Exporting the Dataset

The first thing to do is create a SparkRuntimeUtils object.

This allows us to use utility functions to communicate with the Spark context, and it makes saving and exporting the DataFrame much easier.

Prerequisites

You must have created the dataset.

Procedure

  1. Add the following code:
    val sparkUtils = new SparkRuntimeUtils(sparkContext)
  2. Team Studio needs to know where on HDFS to store our new file, and that information should have come from the user's configuration on the operator parameters. Get that information from the params variable by adding the following code:
    // retrieve the storage parameters using the HdfsParameterUtils class
    val outputPath = HdfsParameterUtils.getOutputPath(params)
    val overwrite = HdfsParameterUtils.getOverwriteParameterValue(params)
    val storageFormat = HdfsParameterUtils.getHdfsStorageFormatType(params)
  3. Use that DatasetGeneratorUtils class we created to access the output schema:
    val outputSchema = DatasetGeneratorUtils.getOutputSchema(params)
  4. Finally, export the RDD to a Spark SQL DataFrame so that our SparkUtils can read it, and then save it to HDFS using the parameters we just pulled, by adding the following code:
    val sqlContext = new SQLContext(sparkContext)
     
    /*
     Create a Spark DataFrame. We use the rowRDD and a Spark sql schema.

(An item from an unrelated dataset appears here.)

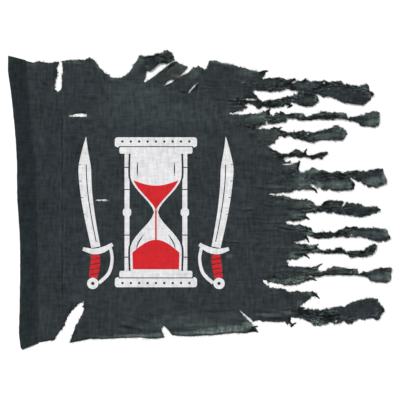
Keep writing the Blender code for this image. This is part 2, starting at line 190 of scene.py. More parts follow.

The SparkRuntimeUtils
     class provides methods to convert the tabular schema from Alpines format to the SparkSQLSchema.
     By creating one schema and converting it, we insure that the runtime and design time schemas
     will match.
     */
    val outputDF =
      sqlContext.createDataFrame(rowRDD, sparkUtils.convertTabularSchemaToSparkSQLSchema(outputSchema))
     
    /*
     * Use the Spark Utils class to save the DataFrame and create a HdfsTabularDataSet object
     */
    sparkUtils.saveDataFrame(
      outputPath,
      outputDF,
      storageFormat,
      overwrite,
      sourceOperatorInfo = None,
      addendum = Map[String, AnyRef](),
      TSVAttributes.defaultCSV
    )

    Now that you've written the Signature, GUI Node, and the Runtime Spark job, you are ready to compile and test your operator on Team Studio. Follow the instructions in Compiling and Running the Sample Operators if you are not familiar with this process. To see a finished copy of the code, see SimpleDatasetGenerator.scala.